Hardcore fans of Lazio football club in Italy have circulated a letter saying women should be banned from part of the Curva Nord of Rome's Olympic Stadium.
The Lazio ultras have gained a reputation for violence, racism and anti-Semitism.
Before the first game of the season, an unofficial flyer was handed round saying the stand was a "sacred place" where women were not allowed.
But Lazio blamed "a few fans". "We are against any discrimination," it said.
Lazio spokesman Arturo Diaconale, quoted by Italian media, said "we didn't know anything about this [flyer], it was an independent initiative by some of the Curva Nord fans".
"It's not the position of society... There is a huge number of Lazio fans, whereas this is an initiative from a few fans. We cannot always intervene to prevent politically incorrect demonstrations like this one."
The ultras' flyer said women should go to other parts of the stadium.
The pamphlet called for "women, wives and girlfriends" to avoid the first 10 rows of the stand.
"Those who choose the stadium as an alternative to the carefree and romantic day at the Villa Borghese [a Roman historic house and park], should go to other parts," it read.

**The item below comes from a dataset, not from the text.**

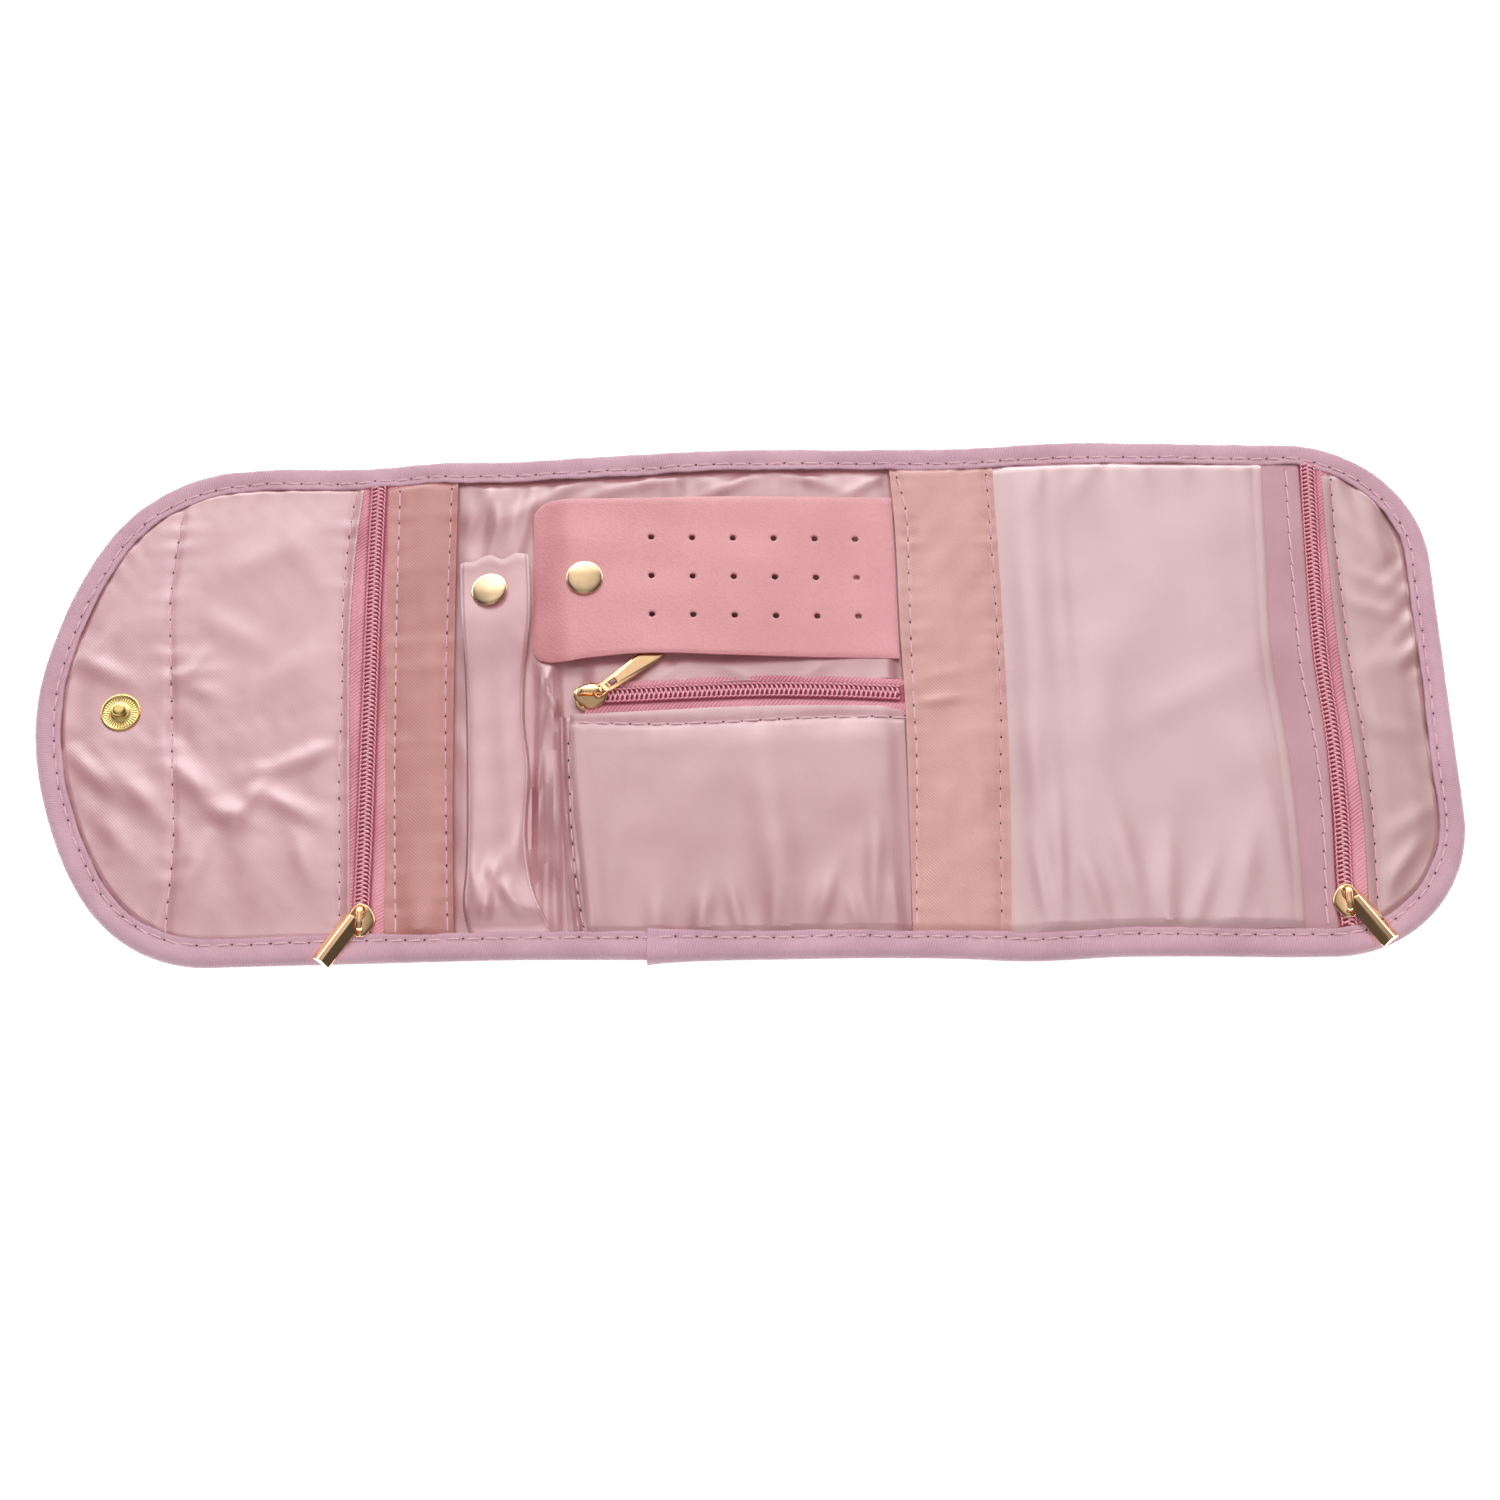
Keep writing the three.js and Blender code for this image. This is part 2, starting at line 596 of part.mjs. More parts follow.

The flyer is signed "Direttivo Diabolik Pluto", who is one of the leaders of a group of Lazio ultras known as the Irreducibili.
Last season the club was fined after supporters displayed anti-Semitic stickers showing Holocaust victim Anne Frank in a Roma shirt.
A group of women fans from the Curva Nord, quoted by the Italian football website calcioweb.eu, expressed "indignation" over the ultras' flyer telling women to sit elsewhere.
They said the Curva Nord had a "sacred role", and "we distance ourselves from those Lazio fans whose inappropriate behaviour lowers the Nord's value".
"And we distance ourselves from those whose gestures and words show they have forgotten that it was a woman who gave birth to them."
Carolina Morace, coach of the AC Milan Women's First Team, said those who wanted to ban women from the first 10 rows of the Curva Nord "should be banned from the stadium". "Sexism is also violence," she said.
Quoted by the daily Il Messaggero, she said some social media comments on the Lazio controversy "lead one to think that there is not the slightest respect for women, for sportswomen, for their passion.
"The football world must help to overcome all forms of discrimination, not to exacerbate them, as happens all too often: I will always fight to ensure that stadiums are hospitable to everyone."
Manila Nazzaro, a Lazio fan who was Miss Italia '99 and is now a TV presenter, said "rules of the pack" were common to all fans, not just Lazio's.
"Some environments remain purely masculine, which men love to share with other men, just as there are some that women love to share with women."
She said that "in the collective's ideal the Curva is purely masculine". "When there were really ugly episodes like the Anne Frank stickers, I was the first to criticise. This time let's take it more lightly."